====== SUPPLIED MATERIAL ======

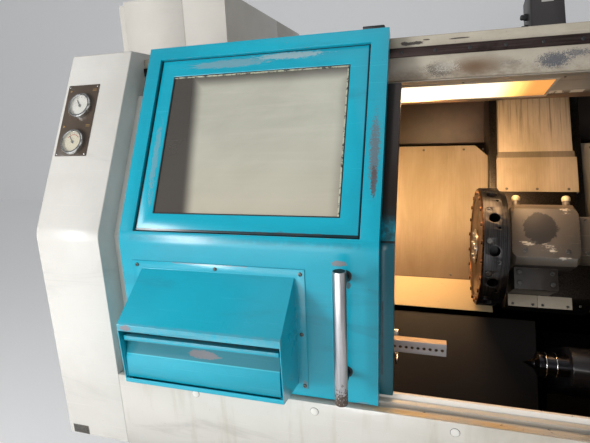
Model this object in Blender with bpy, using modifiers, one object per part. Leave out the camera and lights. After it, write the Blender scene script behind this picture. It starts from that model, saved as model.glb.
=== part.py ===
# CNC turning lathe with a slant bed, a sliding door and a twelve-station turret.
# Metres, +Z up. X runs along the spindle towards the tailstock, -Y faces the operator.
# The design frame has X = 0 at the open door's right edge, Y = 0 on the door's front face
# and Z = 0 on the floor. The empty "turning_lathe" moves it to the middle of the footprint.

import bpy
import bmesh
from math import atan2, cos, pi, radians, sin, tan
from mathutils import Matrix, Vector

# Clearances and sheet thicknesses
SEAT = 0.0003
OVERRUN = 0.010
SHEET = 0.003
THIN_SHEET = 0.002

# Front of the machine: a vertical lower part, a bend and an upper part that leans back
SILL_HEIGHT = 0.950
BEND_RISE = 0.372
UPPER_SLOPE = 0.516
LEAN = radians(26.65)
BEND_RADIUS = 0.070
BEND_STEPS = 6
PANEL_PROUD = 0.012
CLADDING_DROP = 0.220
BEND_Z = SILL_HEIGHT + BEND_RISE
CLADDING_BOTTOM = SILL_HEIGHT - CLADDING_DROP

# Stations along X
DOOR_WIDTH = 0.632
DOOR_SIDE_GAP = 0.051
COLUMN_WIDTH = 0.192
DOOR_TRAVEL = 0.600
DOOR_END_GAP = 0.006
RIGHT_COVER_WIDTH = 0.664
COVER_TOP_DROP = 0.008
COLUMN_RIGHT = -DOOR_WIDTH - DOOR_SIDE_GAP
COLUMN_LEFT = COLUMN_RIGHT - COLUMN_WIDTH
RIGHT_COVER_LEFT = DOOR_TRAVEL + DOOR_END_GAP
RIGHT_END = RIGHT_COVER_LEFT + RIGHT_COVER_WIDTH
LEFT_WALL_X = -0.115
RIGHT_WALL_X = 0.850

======

# TASK PROMPT:
Every line above should be printed again exactly as it stands.

# EXERCISE RESULT:
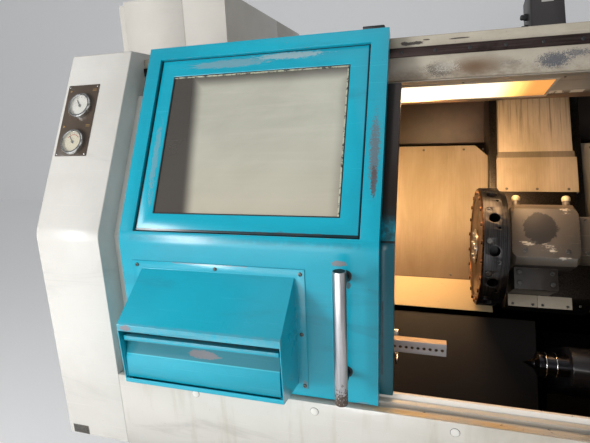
Model this object in Blender with bpy, using modifiers, one object per part. Leave out the camera and lights. After it, write the Blender scene script behind this picture. It starts from that model, saved as model.glb.
=== part.py ===
# CNC turning lathe with a slant bed, a sliding door and a twelve-station turret.
# Metres, +Z up. X runs along the spindle towards the tailstock, -Y faces the operator.
# The design frame has X = 0 at the open door's right edge, Y = 0 on the door's front face
# and Z = 0 on the floor. The empty "turning_lathe" moves it to the middle of the footprint.

import bpy
import bmesh
from math import atan2, cos, pi, radians, sin, tan
from mathutils import Matrix, Vector

# Clearances and sheet thicknesses
SEAT = 0.0003
OVERRUN = 0.010
SHEET = 0.003
THIN_SHEET = 0.002

# Front of the machine: a vertical lower part, a bend and an upper part that leans back
SILL_HEIGHT = 0.950
BEND_RISE = 0.372
UPPER_SLOPE = 0.516
LEAN = radians(26.65)
BEND_RADIUS = 0.070
BEND_STEPS = 6
PANEL_PROUD = 0.012
CLADDING_DROP = 0.220
BEND_Z = SILL_HEIGHT + BEND_RISE
CLADDING_BOTTOM = SILL_HEIGHT - CLADDING_DROP

# Stations along X
DOOR_WIDTH = 0.632
DOOR_SIDE_GAP = 0.051
COLUMN_WIDTH = 0.192
DOOR_TRAVEL = 0.600
DOOR_END_GAP = 0.006
RIGHT_COVER_WIDTH = 0.664
COVER_TOP_DROP = 0.008
COLUMN_RIGHT = -DOOR_WIDTH - DOOR_SIDE_GAP
COLUMN_LEFT = COLUMN_RIGHT - COLUMN_WIDTH
RIGHT_COVER_LEFT = DOOR_TRAVEL + DOOR_END_GAP
RIGHT_END = RIGHT_COVER_LEFT + RIGHT_COVER_WIDTH
LEFT_WALL_X = -0.115
RIGHT_WALL_X = 0.850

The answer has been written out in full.